(Rows from an object dataset)
§

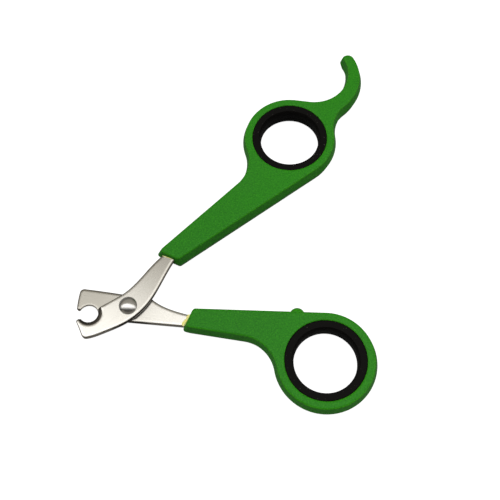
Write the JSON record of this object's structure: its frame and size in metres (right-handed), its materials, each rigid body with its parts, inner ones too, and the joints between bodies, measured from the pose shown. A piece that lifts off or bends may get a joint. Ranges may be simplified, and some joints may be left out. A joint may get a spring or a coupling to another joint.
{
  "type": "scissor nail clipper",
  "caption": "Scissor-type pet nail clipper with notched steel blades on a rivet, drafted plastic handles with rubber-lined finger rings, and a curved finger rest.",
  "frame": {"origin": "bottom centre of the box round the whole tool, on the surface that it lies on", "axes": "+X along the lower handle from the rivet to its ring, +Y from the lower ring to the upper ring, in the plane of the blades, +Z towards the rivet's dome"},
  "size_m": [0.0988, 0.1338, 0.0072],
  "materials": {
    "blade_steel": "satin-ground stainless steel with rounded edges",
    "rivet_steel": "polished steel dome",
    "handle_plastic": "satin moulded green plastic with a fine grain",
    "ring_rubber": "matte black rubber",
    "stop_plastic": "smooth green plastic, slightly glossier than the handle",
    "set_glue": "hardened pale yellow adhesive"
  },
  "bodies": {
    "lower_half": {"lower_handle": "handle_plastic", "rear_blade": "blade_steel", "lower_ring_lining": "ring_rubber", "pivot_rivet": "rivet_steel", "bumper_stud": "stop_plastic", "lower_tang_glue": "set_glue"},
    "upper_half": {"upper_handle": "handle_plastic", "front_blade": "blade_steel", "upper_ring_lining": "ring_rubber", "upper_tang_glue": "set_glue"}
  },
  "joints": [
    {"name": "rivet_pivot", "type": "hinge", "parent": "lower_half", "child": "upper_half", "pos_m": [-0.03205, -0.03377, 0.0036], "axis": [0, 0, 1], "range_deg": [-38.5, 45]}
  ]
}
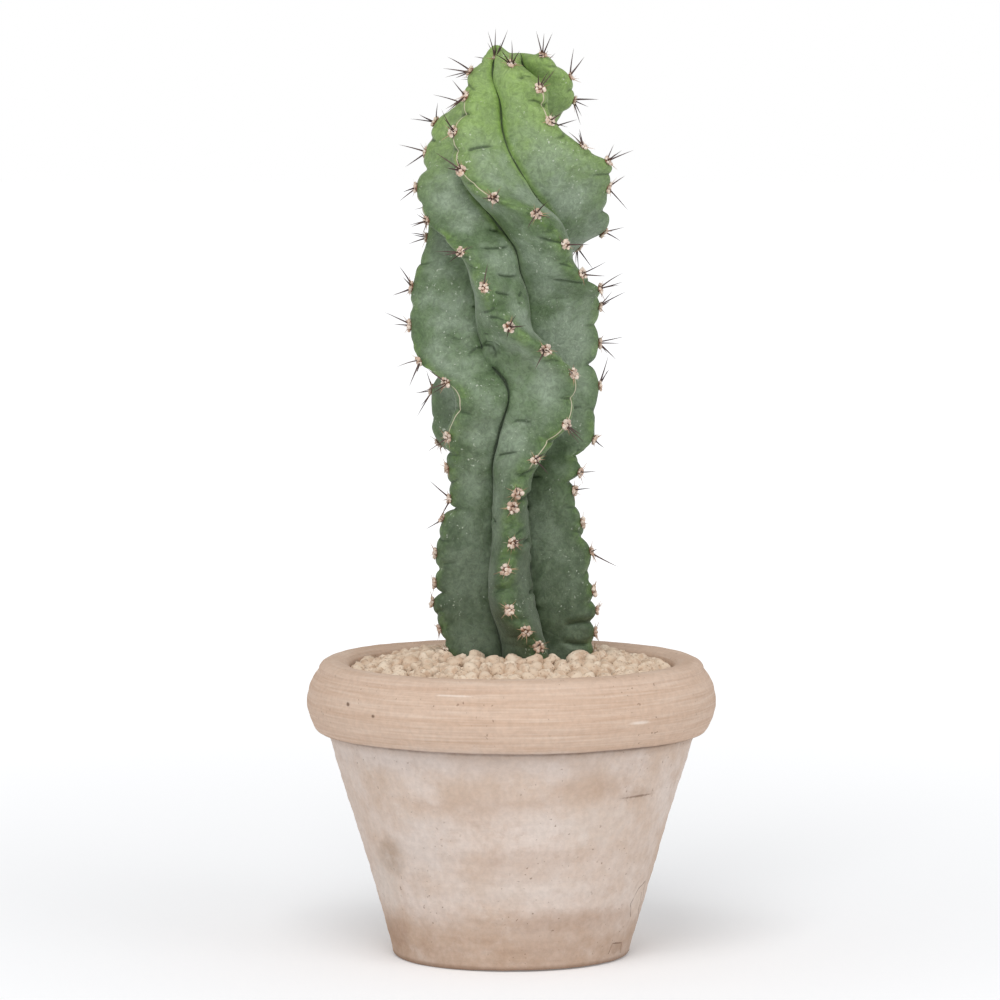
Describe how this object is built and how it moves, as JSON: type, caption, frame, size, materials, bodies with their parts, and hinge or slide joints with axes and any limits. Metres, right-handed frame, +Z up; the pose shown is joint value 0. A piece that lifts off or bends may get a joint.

§

What you have to do
Show each line holding the word "that".

The response
Write the JSON record of this object's structure: its frame and size in metres (right-handed), its materials, each rigid body with its parts, inner ones too, and the joints between bodies, measured from the pose shown. A piece that lifts off or bends may get a joint. Ranges may be simplified, and some joints may be left out. A joint may get a spring or a coupling to another joint.
  "frame": {"origin": "bottom centre of the box round the whole tool, on the surface that it lies on", "axes": "+X along the lower handle from the rivet to its ring, +Y from the lower ring to the upper ring, in the plane of the blades, +Z towards the rivet's dome"},
Describe how this object is built and how it moves, as JSON: type, caption, frame, size, materials, bodies with their parts, and hinge or slide joints with axes and any limits. Metres, right-handed frame, +Z up; the pose shown is joint value 0. A piece that lifts off or bends may get a joint.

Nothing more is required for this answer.